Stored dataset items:
+ + + + + + +
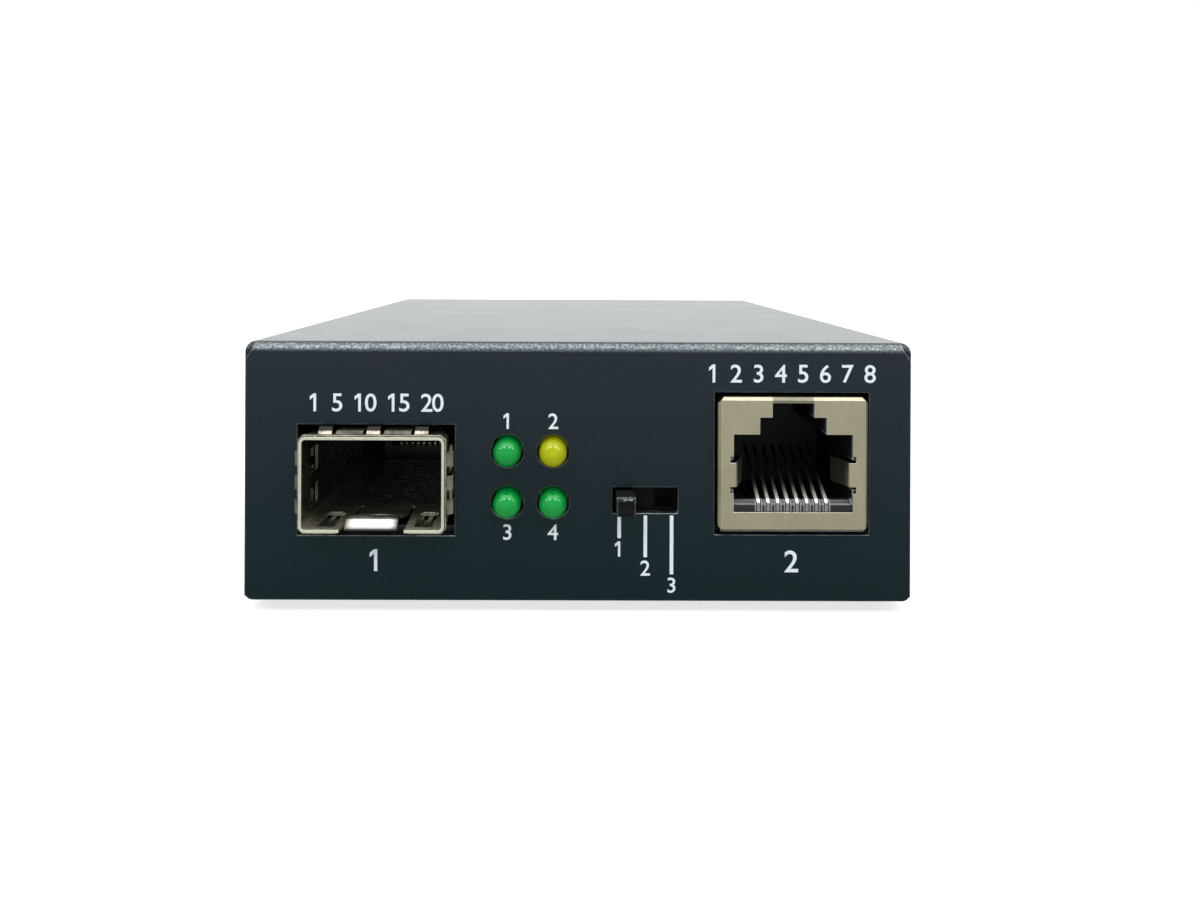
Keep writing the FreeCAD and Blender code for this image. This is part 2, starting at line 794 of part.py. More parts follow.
def lan_opening(start, end):
    """Stepped mouth of the network socket: body, shoulder and latch key."""
    floor = lan_bottom + lan_opening_floor
    shoulder = floor + lan_opening_height
    step = shoulder + lan_step_height
    key = step + lan_key_height
    half = [(lan_opening_width / 2, floor), (lan_opening_width / 2, shoulder), (lan_step_width / 2, shoulder),
            (lan_step_width / 2, step), (lan_key_width / 2, step), (lan_key_width / 2, key)]
    points = [(lan_x + x, z) for x, z in half] + [(lan_x - x, z) for x, z in reversed(half)]
    return prism(points, "xz", start, end)


def lan_tab_levels():
    """Lower and upper edge of the side spring tabs."""
    low = lan_bottom + lan_opening_floor + lan_tab_rise
    return low, low + lan_tab_height


def lan_jack_shield():
    """Folded metal shield with the stepped mouth, side spring tabs and soldered legs."""
    half = lan_width / 2
    front = -lan_proud
    rear = front + lan_depth
    outer = box(lan_x - half, lan_x + half, front, rear, lan_bottom, lan_top)
    bends = [edge for edge in outer.Edges if edge.BoundBox.YMax < front + 0.01
             or (edge.BoundBox.ZMin > lan_top - 0.01 and edge.BoundBox.YLength > 1)]
    outer = outer.makeChamfer(lan_bend, bends)
    hollow = box(lan_x - half + lan_wall, lan_x + half - lan_wall, front + lan_wall, rear - lan_wall,
                 lan_bottom - 1, lan_top - lan_wall)
    cuts = [hollow, lan_opening(front - 1, front + 1)]
    low, high = lan_tab_levels()
    for way in (-1, 1):
        edge = lan_x + way * lan_opening_width / 2
        for z in (low - lan_bite, high + lan_bite):
            cuts.append(box(edge - lan_bite, edge + lan_bite, front - 1, front + 2 * lan_wall,
                            z - lan_bite, z + lan_bite))
        near, far = sorted((lan_x + way * (half - lan_notch), lan_x + way * (half + 1)))
        for z0, z1 in ((lan_top - lan_notch, lan_top + 1), (lan_bottom - 1, lan_bottom + lan_notch)):
            cuts.append(box(near, far, front - 1, front + lan_notch, z0, z1))
    shield = outer.cut(cuts)
    pieces = [shield]
    level = front + lan_wall / 2
    for way in (-1, 1):
        edge = lan_opening_width / 2
        points = [(edge + lan_wall, level), (edge - lan_wall, level),
                  (edge - lan_tab_reach, level + lan_tab_slope),
                  (edge - lan_tab_reach + lan_tab_lead, level + lan_tab_slope + lan_tab_end)]
        points = [(lan_x + way * u, v) for u, v in points]
        pieces.append(strip(points, lan_wall, 0.2, "xy", low, high))
        near, far = sorted((lan_x + way * (half - lan_wall), lan_x + way * half))
        for y in lan_leg_spots:
            pieces.append(box(near, far, y - lan_leg_width / 2, y + lan_leg_width / 2,
                              board_bottom - 1.0, lan_bottom + 1))
    return union(pieces)


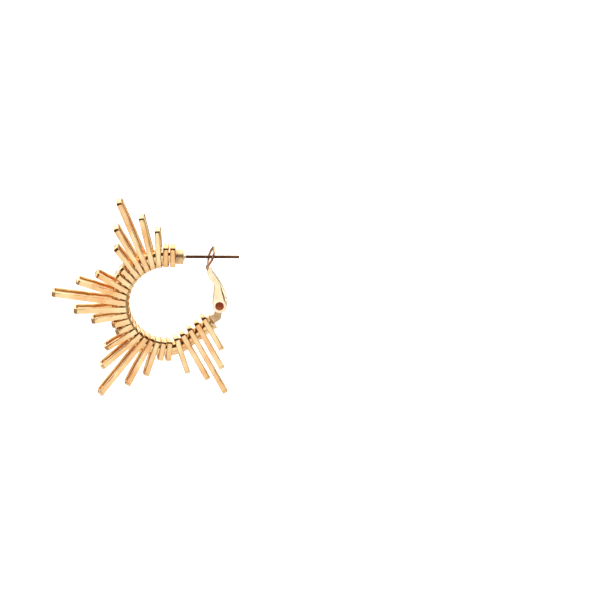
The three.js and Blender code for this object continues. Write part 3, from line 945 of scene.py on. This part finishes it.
def make_sky():
    """Glossy and diffuse rays see the patches of the light tent, and the camera sees plain white."""
    world = bpy.data.worlds.new("light tent")
    bpy.context.scene.world = world
    world.use_nodes = True
    tree = world.node_tree
    background = tree.nodes["Background"]
    toward = tree.nodes.new("ShaderNodeTexCoord").outputs["Generated"]
    level = None
    for name, azimuth, elevation, full, ends, brightness in PATCHES:
        dot = tree.nodes.new("ShaderNodeVectorMath")
        dot.operation = "DOT_PRODUCT"
        dot.inputs[1].default_value = direction(azimuth, elevation)
        tree.links.new(toward, dot.inputs[0])
        mask = tree.nodes.new("ShaderNodeMapRange")
        mask.interpolation_type = "SMOOTHSTEP"
        mask.label = name
        mask.inputs["From Min"].default_value = math.cos(math.radians(ends))
        mask.inputs["From Max"].default_value = math.cos(math.radians(full))
        tree.links.new(dot.outputs["Value"], mask.inputs["Value"])
        mix = tree.nodes.new("ShaderNodeMix")
        mix.inputs["A"].default_value = BACKDROP
        mix.inputs["B"].default_value = brightness
        tree.links.new(mask.outputs["Result"], mix.inputs["Factor"])
        if level is not None:
            tree.links.new(level, mix.inputs["A"])
        level = mix.outputs["Result"]
    tint = tree.nodes.new("ShaderNodeMix")
    tint.data_type = "RGBA"
    tint.inputs["A"].default_value = (*WARM_DARK, 1)
    tint.inputs["B"].default_value = (1, 1, 1, 1)
    tree.links.new(level, tint.inputs["Factor"])
    tree.links.new(tint.outputs["Result"], background.inputs["Color"])
    seen = tree.nodes.new("ShaderNodeLightPath").outputs["Is Camera Ray"]
    plain = tree.nodes.new("ShaderNodeMix")
    plain.inputs["B"].default_value = BACKGROUND_WHITE
    tree.links.new(seen, plain.inputs["Factor"])
    tree.links.new(level, plain.inputs["A"])
    tree.links.new(plain.outputs["Result"], background.inputs["Strength"])


def make_floor():
    bpy.ops.mesh.primitive_plane_add(size=FLOOR_SIZE, location=(0, 0, cad_low.z - FLOOR_GAP))
    floor = bpy.context.object
    floor.name = "floor"
    floor.visible_glossy = False
    material = bpy.data.materials.new("white paper")
    material.use_nodes = True
    shader = material.node_tree.nodes["Principled BSDF"]
    shader.inputs["Base Color"].default_value = (FLOOR_GREY, FLOOR_GREY, FLOOR_GREY, 1)
    shader.inputs["Roughness"].default_value = 0.9
    shader.inputs["Specular IOR Level"].default_value = 0.1
    shader.inputs["Emission Color"].default_value = (1, 1, 1, 1)
    shader.inputs["Emission Strength"].default_value = FLOOR_GLOW
    floor.data.materials.append(material)


def make_camera():
    data = bpy.data.cameras.new("camera")
    data.lens = CAMERA_LENS
    data.sensor_width = 36
    data.clip_start = 0.01
    data.clip_end = 50
    camera = bpy.data.objects.new("camera", data)
    bpy.context.scene.collection.objects.link(camera)
    azimuth, elevation, roll = (math.radians(a) for a in (CAMERA_AZIMUTH, CAMERA_ELEVATION, CAMERA_ROLL))
    forward = Vector((
        -math.sin(azimuth) * math.cos(elevation), math.cos(azimuth) * math.cos(elevation),
        -math.sin(elevation),
    ))
    level = Vector((math.cos(azimuth), math.sin(azimuth), 0))
    upright = level.cross(forward)
    right = level * math.cos(roll) - upright * math.sin(roll)
    up = level * math.sin(roll) + upright * math.cos(roll)
    place = HOOP_CENTRE - forward * CAMERA_AWAY + right * CAMERA_ASIDE.x + up * CAMERA_ASIDE.y
    turn = Matrix((right, up, -forward)).transposed().to_4x4()
    camera.matrix_world = Matrix.Translation(place * MM) @ turn
    bpy.context.scene.camera = camera


make_camera()
make_sky()
make_floor()
bpy.context.scene.view_settings.view_transform = "Standard"

piece("tube", finished(to_mesh("tube", hoop_tube()), 50), GOLD, "hoop_tube")
make_loops()
make_post()
make_hinge()
make_clasp()
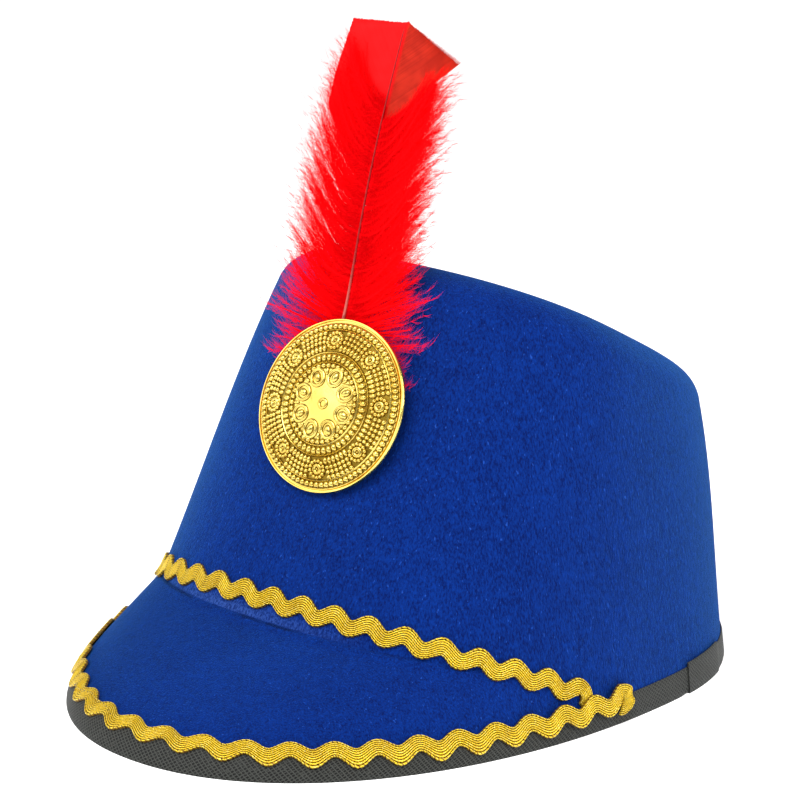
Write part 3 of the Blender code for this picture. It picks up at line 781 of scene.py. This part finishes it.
# Peak braid. The same braid along the peak's edge, over the tape's upper edge and over the crown
# braid's ends. Drawn out round the front it is narrower there, and each end is curled to a knob.
PEAK_BRAID_PITCH = 0.01324
PEAK_BRAID_CREST = 0.0078
PEAK_BRAID_END = radians(87)
PEAK_BRAID_DROP = 0.0006
PEAK_BRAID_CURL = (0.0002, 0.0068, 0.0048, radians(208))
PEAK_CURL_RISE = BRAID * 0.5
PEAK_CURL_PINCH = 0.24


def peak_braid_lift(turn):
    space = crown_braid_along(turn) - peak_braid_along(turn) - 2 * braid_reach - BRAID_SPARE
    over = smooth_step(1 - space / BRAID_RAMP)
    past_end = smooth_step((abs(turn) - CROWN_BRAID_END) / BRAID_DROP - 1)
    return TAPE_SHEET + BRAID_REST + over * (1 - past_end) * BRAID


peak_line = BraidLine(peak_braid_along, peak_braid_lift, PEAK_BRAID_END)
peak_braid = curled_braid(
    "gold_peak_braid", peak_line, PEAK_BRAID_PITCH, PEAK_BRAID_CREST, PEAK_BRAID_NARROWING,
    PEAK_BRAID_CURL, PEAK_BRAID_DROP, PEAK_CURL_RISE, PEAK_CURL_PINCH)
peak_braid.data.transform(seat)
peak_braid.data.materials.append(gold_braid)
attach(peak_braid, "root")
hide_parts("peak_braid")

# Loose thread. A length of the yellow sewing thread that has worked out and lies over the peak
# braid, at the wearer's right of the front.
THREAD = 0.00017
THREAD_SIDES = 6
THREAD_STATIONS = 48
THREAD_TURNS = (radians(-27), radians(-8))
THREAD_START = -0.0026
THREAD_SWING = 0.0040
THREAD_WOBBLE = 0.0003
THREAD_STEP = 0.0004

thread_first, thread_last = (
    peak_line.travels[bisect_right(peak_line.turns, turn)] for turn in THREAD_TURNS)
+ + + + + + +
◆ **REQUIRED TASK**: Give again the run of lines that opens at the line with "Write part 3 of" and closes at the line with "return TAPE_SHEET +", exactly, and only that run.

◆ **CORRECT ANSWER**:
Write part 3 of the Blender code for this picture. It picks up at line 781 of scene.py. This part finishes it.
# Peak braid. The same braid along the peak's edge, over the tape's upper edge and over the crown
# braid's ends. Drawn out round the front it is narrower there, and each end is curled to a knob.
PEAK_BRAID_PITCH = 0.01324
PEAK_BRAID_CREST = 0.0078
PEAK_BRAID_END = radians(87)
PEAK_BRAID_DROP = 0.0006
PEAK_BRAID_CURL = (0.0002, 0.0068, 0.0048, radians(208))
PEAK_CURL_RISE = BRAID * 0.5
PEAK_CURL_PINCH = 0.24


def peak_braid_lift(turn):
    space = crown_braid_along(turn) - peak_braid_along(turn) - 2 * braid_reach - BRAID_SPARE
    over = smooth_step(1 - space / BRAID_RAMP)
    past_end = smooth_step((abs(turn) - CROWN_BRAID_END) / BRAID_DROP - 1)
    return TAPE_SHEET + BRAID_REST + over * (1 - past_end) * BRAID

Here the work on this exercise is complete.